Mali, Uganda, Wenezuela, Białoruś, Kostaryka – te kraje łaczy jedno. Grają lepiej w piłkę nożną niż Polska, przynajmniej według FIFA. W rankingu międzynarodowym Polska znalazła się na 66 miejscu, czyli w najgorszym w historii. Choć sam ranking w dużej mierze jest naciągany – np. 9 miejsce Egiptu, to jednak cieszyć się nie ma z czego. I to trochę pokazuje nasze miejsce w szeregu. Nasi ostatni przeciwnicy czyli Ukraina (26) i Austalia (24) raczej nam nie ustępowali na boisku, a wręcz przeciwnie. Niemniej pamiętajmy o tym, że ranking ma wpływ na rozstawienie w eliminacjach do MŚ, więc nie jest bez znaczeni, czy będziemy później losowani z drugiego, trzeciego, czy czwartego koszyka.

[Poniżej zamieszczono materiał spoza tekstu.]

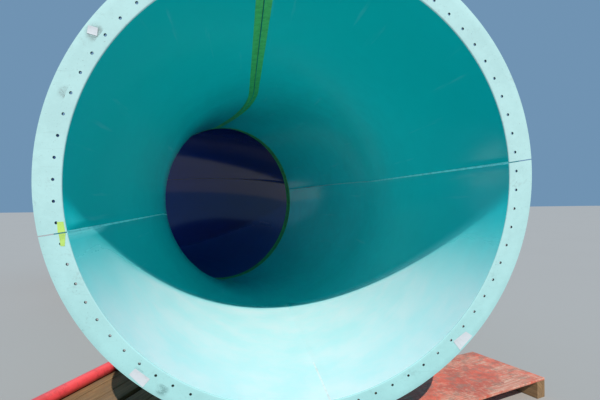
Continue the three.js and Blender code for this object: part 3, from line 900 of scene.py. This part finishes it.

Na razie jednak nie ma się co martwić – tak mówią zawodnicy, tak mówi Smuda, tak mówi Lato, który dziś tłumaczył, „trzeba cierpliwości, budujemy drużynę, i jak osiągniemy sukces na Euro wszyscy będą chcieli być ojcami sukcesu. A na razie potrzebny jest spokój i cierpliwość”.
Powiem szczerze ja jestem może nie spokojny, ale cierpliwy, jak każdy kibic piłki nożnej w tym kraju, który albo szybko schodzi na zawał, albo ćwiczy cierpliwość miesiacami, latami, dekadami. I tylko, a propos przepowiadanego przez Lato sukcesu na Euro 2012, przypomniał mi się kawał. Cytuję.
Spaniel poprosił właściciela żeby wypuścił go w gonitwie chartów. Właściciel puknął się w czoło, ale spaniel mówi, zobaczysz będzie dobrze, stawiaj pieniędze w ciemno. Pies długo przekonywał aż w końcu przekonał właściciela.
Zaczyna się wyścig. Charty ruszyły, spaniel daleko za nimi. Drugie okrążenie – spaniel całą prostą za stawką. Właściciel krzyczy „co jest”. Z daleka słysz odpowiedź „spoko spoko”. Czwarte okrążenie – spaniel zdublowany. I znów wymiana zdań – „Co jest” – „Spoko, cierpliwości”
Ostatnie okrążenie, charty wpadają na metę, spaniel podwójnie zdublowany kończy wyścig ostatni. „No i co, co się stało” pyta sfrustrowany właściciel. „Prawdę mówiąc, nie wiem” odpowiada spaniel.